We constructed a retweet graph of the VoterFraud2020 dataset, where nodes represent users and directed edges correspond to retweets between the users. The direction of an edge corresponds to the direction of the information spreading in the retweet relation. Edges are weighted according to the number of times the corresponding source user has been retweeted. The resulting network consists of 1,887,736 nodes and 16,718,884 edges. Since the graph only includes retweeting and retweeted users, this number corresponds to 73.8% of all users in our dataset.
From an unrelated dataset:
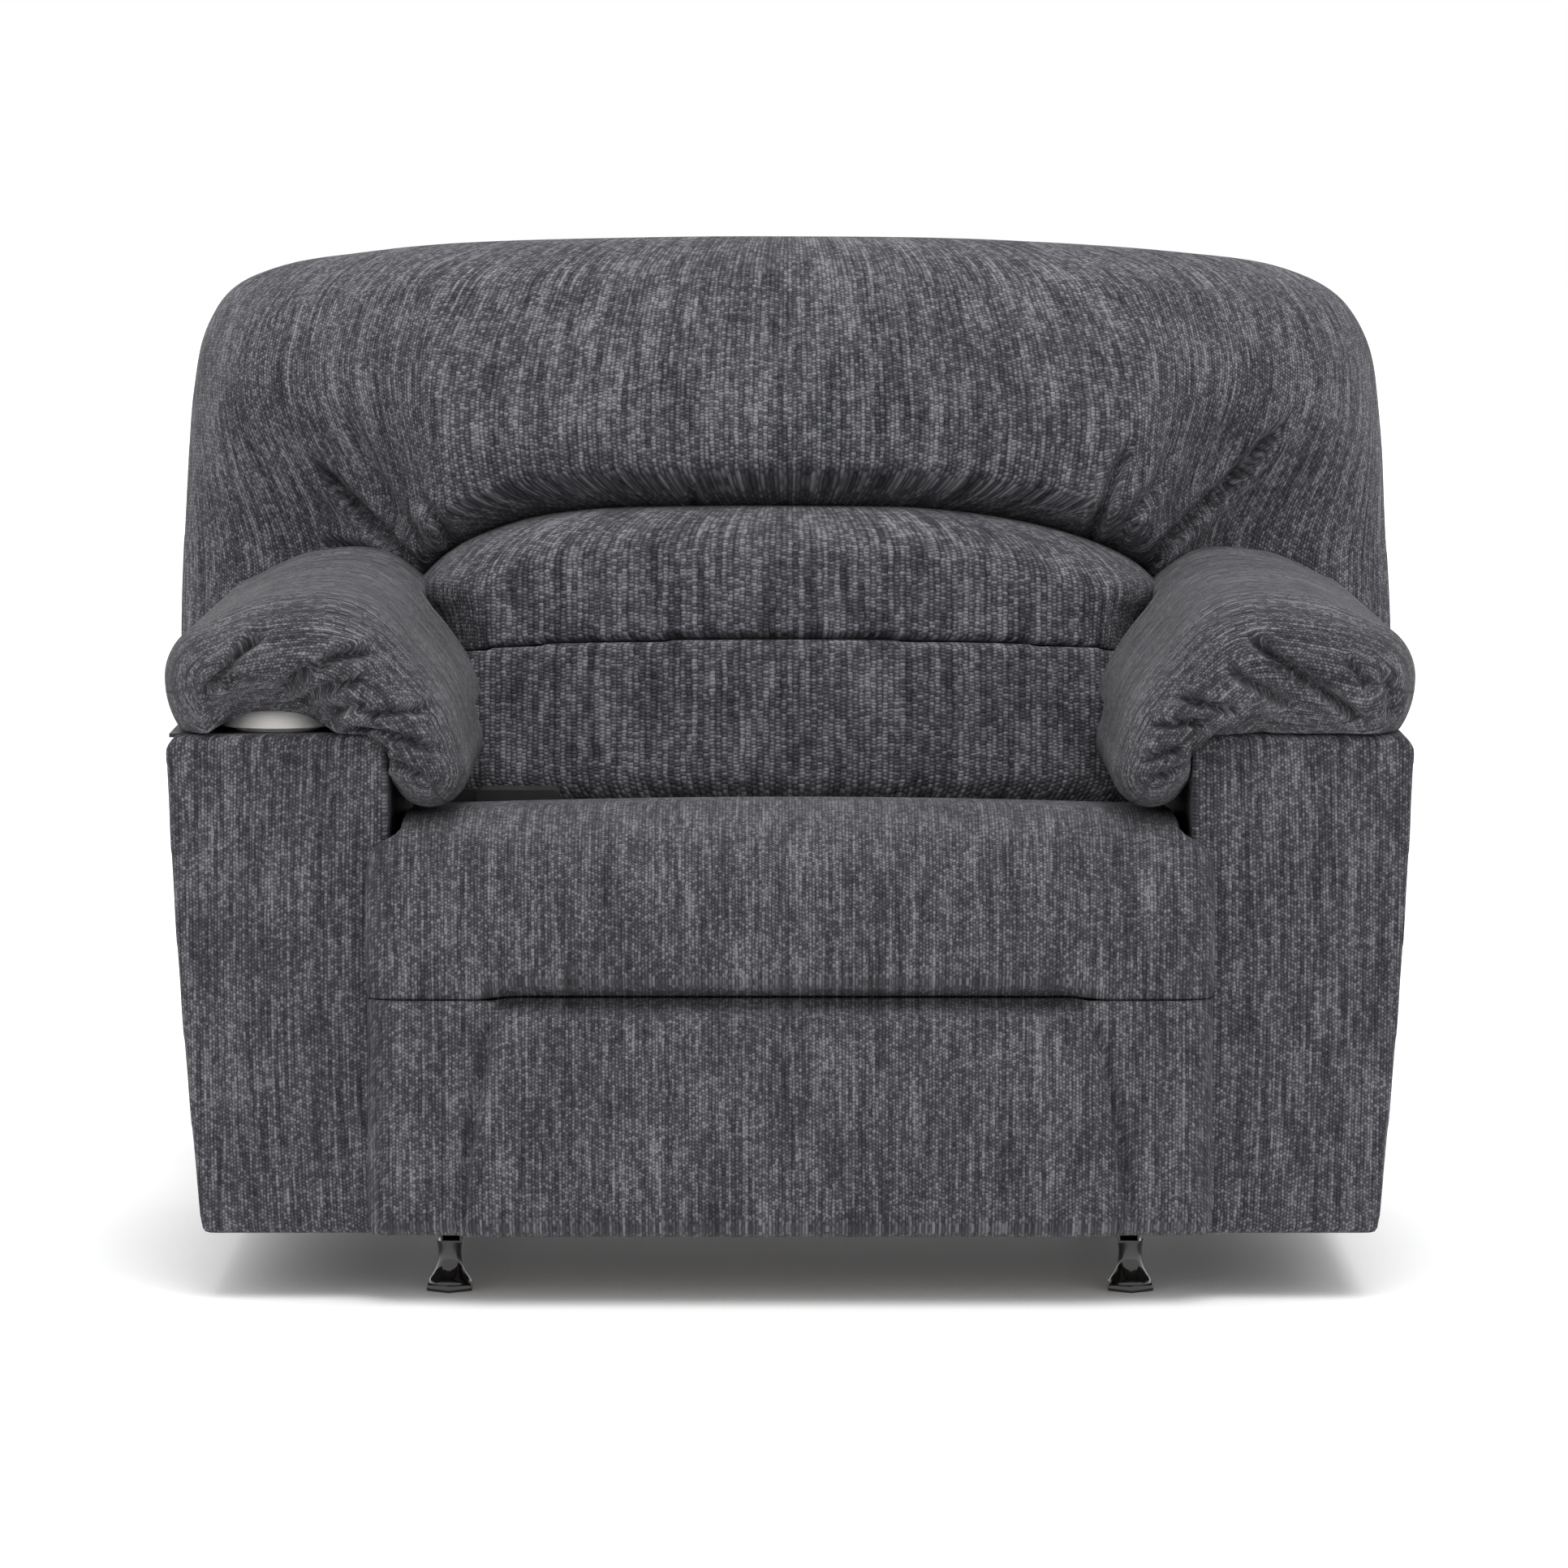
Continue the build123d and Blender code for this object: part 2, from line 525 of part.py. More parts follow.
def inner_link_point(distance, offset):
    """Point along an inner link from its knee, and behind it."""
    return along(along(INNER_KNEE, INNER_REST, distance), INNER_REST - 90, -offset)


def inner_link(side):
    """Front link of one side, with a tab for the middle board."""
    bar = link(INNER_KNEE, FOOTREST_PIVOT, INNER_LINK_X, side)
    low, high = MIDDLE_PAD
    tab = [inner_link_point(low, -4), inner_link_point(high, -4), inner_link_point(high, MIDDLE_OFFSET + 10),
           inner_link_point(low, MIDDLE_OFFSET + 10)]
    return bar + side_plate(tab, INNER_LINK_X, side)


def middle_slab(start, end, near, far, half):
    """Flat slab between the inner links, behind them."""
    outline = [inner_link_point(start, near), inner_link_point(end, near), inner_link_point(end, far),
               inner_link_point(start, far)]
    return Pos(-half, 0, 0) * extrude(Plane.YZ * make_face(Polyline(*outline, close=True)), 2 * half)


def knee_plate(side):
    """Plate that joins the two outer links to the inner link at the knee."""
    outline = [(INNER_KNEE[0] - 13, INNER_KNEE[1] - 6), (INNER_KNEE[0] - 8, KNEE[1] + 12),
               (KNEE[0] + 12, KNEE[1] + 12), (FOLLOWER_KNEE[0] + 14, FOLLOWER_KNEE[1] + 6),
               (FOLLOWER_KNEE[0] + 4, FOLLOWER_KNEE[1] - 13)]
    plate = side_plate(outline, KNEE_PLATE_X, side, corner=5)
    for centre in (KNEE, FOLLOWER_KNEE, INNER_KNEE):
        plate -= side_rod(centre, RIVET_R + GAP, 370, 380, side)
    return plate


def footrest_bracket(side):
    """Plate from the inner link's end to the back of the footrest board."""
    y, z = FOOTREST_PIVOT
    outline = [(y + 13, z + 13), (y + 13, z - 13), (BOARD_BACK, 150), (BOARD_BACK, BOARD_Z[1] - 4)]
    plate = side_plate(outline, KNEE_PLATE_X, side, corner=5)
    return plate - side_rod(FOOTREST_PIVOT, RIVET_R + GAP, 370, 380, side)


def footrest_pad():
    """Padded footrest, wider in front of the arms than between them."""
    low, high = FOOTREST_Z
    side_view = [(FRONT_FACE, low), (FRONT_FACE, high), (PAD_BACK, high - FOOTREST_SLOPE), (PAD_BACK, low)]
    pad = Pos(-430, 0, 0) * extrude(Plane.YZ * make_face(Polyline(*side_view, close=True)), 860)
    for side in MIRROR:
        pad -= block(side * (SEAT_HALF - 8), side * 500, ROLL_BACK, 0, 0, 400)
    return pad


def drive_link(side):
    """Outer link welded round the drive tube."""
    bar = link(DRIVE_PIVOT, KNEE, OUTER_LINK_X, side, holes=(0, RIVET_R + GAP))
    eye = side_rod(DRIVE_PIVOT, DRIVE_TUBE_R + 6, OUTER_LINK_X, OUTER_LINK_X + PLATE, side)
    return bar + eye - side_rod(DRIVE_PIVOT, DRIVE_TUBE_R, 370, 390, side)


def rivet(centre, x0, x1, side):
    """Plain pivot rivet on one side."""
    return side_rod(centre, RIVET_R, x0, x1, side)


def build_footrest():
    write("drive_tube", cross_rod(DRIVE_PIVOT, DRIVE_TUBE_R, -SIDE_PLATE_X - PLATE, SIDE_PLATE_X + PLATE))
    write("drive_links", [drive_link(side) for side in MIRROR])
    write("follower_links", [link(FOLLOWER_PIVOT, FOLLOWER_KNEE, OUTER_LINK_X, side) for side in MIRROR])
    write("knee_plates", [knee_plate(side) for side in MIRROR])
    write("inner_links", [inner_link(side) for side in MIRROR])
    write("footrest_brackets", [footrest_bracket(side) for side in MIRROR])
    write("follower_rivets", [rivet(FOLLOWER_PIVOT, OUTER_LINK_X, SIDE_PLATE_X + PLATE, s) for s in MIRROR])
    knee_group = [rivet(c, KNEE_PLATE_X, OUTER_LINK_X + PLATE, s) for c in (KNEE, FOLLOWER_KNEE) for s in MIRROR]
    knee_group += [rivet(INNER_KNEE, INNER_LINK_X, KNEE_PLATE_X + PLATE, s) for s in MIRROR]
    write("knee_rivets", knee_group)
    write("footrest_rivets", [rivet(FOOTREST_PIVOT, INNER_LINK_X, KNEE_PLATE_X + PLATE, s) for s in MIRROR])
    low, high = MIDDLE_PAD
    write("middle_board", middle_slab(low, high, MIDDLE_OFFSET, MIDDLE_OFFSET + 10, INNER_LINK_X))
    write("middle_pad", middle_slab(low - 45, high, MIDDLE_OFFSET + 10, MIDDLE_OFFSET + 32, 330))
    write("footrest_board", block(-396, 396, PAD_BACK, BOARD_BACK, *BOARD_Z))
    write("footrest_pad", footrest_pad())


os.makedirs("parts", exist_ok=True)
build_base()
build_seat()
build_arms()
build_back()
build_footrest()
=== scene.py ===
"""Extra-wide padded recliner: its upholstery, finishes, studio light and camera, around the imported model."""
import json
import logging
import math
from collections.abc import Callable, Sequence
from dataclasses import dataclass, field
from enum import Enum

import bmesh
import bpy
import numpy as np
from mathutils import Matrix, Vector


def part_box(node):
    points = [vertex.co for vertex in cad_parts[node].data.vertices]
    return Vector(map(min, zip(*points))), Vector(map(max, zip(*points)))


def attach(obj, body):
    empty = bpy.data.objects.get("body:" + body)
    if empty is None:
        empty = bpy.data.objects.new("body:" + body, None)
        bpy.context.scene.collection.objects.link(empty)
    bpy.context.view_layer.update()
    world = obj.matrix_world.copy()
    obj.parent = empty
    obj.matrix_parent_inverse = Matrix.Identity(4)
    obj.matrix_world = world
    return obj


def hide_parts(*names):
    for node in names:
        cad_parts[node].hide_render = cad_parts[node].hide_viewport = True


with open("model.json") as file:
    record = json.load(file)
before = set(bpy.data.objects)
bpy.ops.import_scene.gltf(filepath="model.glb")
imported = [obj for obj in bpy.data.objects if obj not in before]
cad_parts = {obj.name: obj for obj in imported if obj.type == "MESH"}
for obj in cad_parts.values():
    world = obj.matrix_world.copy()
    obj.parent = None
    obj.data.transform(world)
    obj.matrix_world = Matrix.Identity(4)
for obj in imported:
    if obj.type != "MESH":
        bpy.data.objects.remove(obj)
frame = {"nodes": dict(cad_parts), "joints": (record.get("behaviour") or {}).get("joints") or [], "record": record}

LOG = logging.getLogger("recliner")
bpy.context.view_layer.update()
Point2 = tuple[float, float]
HINGES = {joint["name"]: joint for joint in frame["joints"]}


class Side(Enum):
    """The sitter's sides of the chair, as signs of X."""

    RIGHT = -1
    LEFT = 1


# ---------------------------------------------------------------- lines and distances
def smooth_line(points: Sequence[Point2], steps: int = 6) -> np.ndarray:
    """Open curve through points, with knots spaced by their gaps so that it never overshoots.

    Args:
        points: places that the curve passes through.
        steps: divisions between one place and the next.

    Returns:
        The curve's points, one row each.
    """
    given = np.asarray(points, float)
    run = np.vstack([2 * given[0] - given[1], given, 2 * given[-1] - given[-2]])
    out = []
    for before, start, end, after in zip(run, run[1:], run[2:], run[3:]):
        knots = [max(float(np.linalg.norm(b - a)), 1e-9) ** 0.5
                 for a, b in ((before, start), (start, end), (end, after))]
        lead = (start - before) / knots[0] - (end - before) / (knots[0] + knots[1]) + (end - start) / knots[1]
        trail = (end - start) / knots[1] - (after - start) / (knots[1] + knots[2]) + (after - end) / knots[2]
        lead, trail = lead * knots[1], trail * knots[1]
        for t in np.linspace(0, 1, steps, endpoint=False):
            out.append(start + lead * t + (3 * (end - start) - 2 * lead - trail) * t**2
                       + (2 * (start - end) + lead + trail) * t**3)
    return np.vstack([out, given[-1:]])


@dataclass
class Reach:
    """How points lie against a line: the gap to it, its nearest points, and the share of its length there."""

    gap: np.ndarray
    foot: np.ndarray
    share: np.ndarray


def reach(points: np.ndarray, line: np.ndarray) -> Reach:
    """Nearest place on an open line for each point.

    Args:
        points: rows of two coordinates.
        line: rows of the line's points.

    Returns:
        Gap, nearest place and share of the line's length for each point.
    """
    steps = np.linalg.norm(np.diff(line, axis=0), axis=1)
    total, passed = steps.sum(), 0.0
    found = Reach(np.full(len(points), np.inf), np.zeros((len(points), 2)), np.zeros(len(points)))
    for start, end, length in zip(line, line[1:], steps):
        if length > 1e-9:
            way = (end - start) / length
            t = np.clip((points - start) @ way, 0, length)
            foot = start + t[:, None] * way
            gap = np.hypot(*(points - foot).T)
            near = gap < found.gap
            found.gap[near], found.foot[near] = gap[near], foot[near]
            found.share[near] = ((passed + t) / total)[near]
            passed += length
    return found


def ease(value: np.ndarray, low: float, high: float) -> np.ndarray:
    """0 up to low, 1 from high, and a smooth step between them."""
    t = np.clip((value - low) / (high - low), 0, 1)
    return t * t * (3 - 2 * t)


# ---------------------------------------------------------------- meshes
def new_object(name: str, bm: bmesh.types.BMesh) -> bpy.types.Object:
    """Object of a finished bmesh, which is freed."""
    mesh = bpy.data.meshes.new(name)
    bm.to_mesh(mesh)
    bm.free()
    obj = bpy.data.objects.new(name, mesh)
    bpy.context.collection.objects.link(obj)
    return obj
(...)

Community Detection using Infomap
To detect communities within the graph, we used the Infomap community detection algorithm, which captures the flow of information in directed networks. Using the default parameters, the algorithm produces thousands of clusters. By excluding all clusters that contain fewer than 1% of the nodes we are left with 90% of all nodes which are clustered into five communities.
Table 1 & Figure 1: Five communities in the retweet graph of people posting about voter-fraud claims; the blue cluster on the left side is mostly of detractors of the claims.
We visualize the retweet network using the Force Atlast 2 layout in Gephi. Figure 1 indicates that the nodes are split between two distinct clusters - community 0 (blue), which mostly consists of “detractors” of the claims, and communities 1, 2, 3 and 4 (“promoters”) on the right.
Labeling Suspended & Deleted Users
The VoterFraud2020 dataset is also enhanced with metadata about the users’ active status. In total 3.9% of the accounts (99,884) in the data were suspended.
Figure 2: Where suspended users were located in the retweet graph (orange); they mostly came from a specific subcommunity of claim promoters.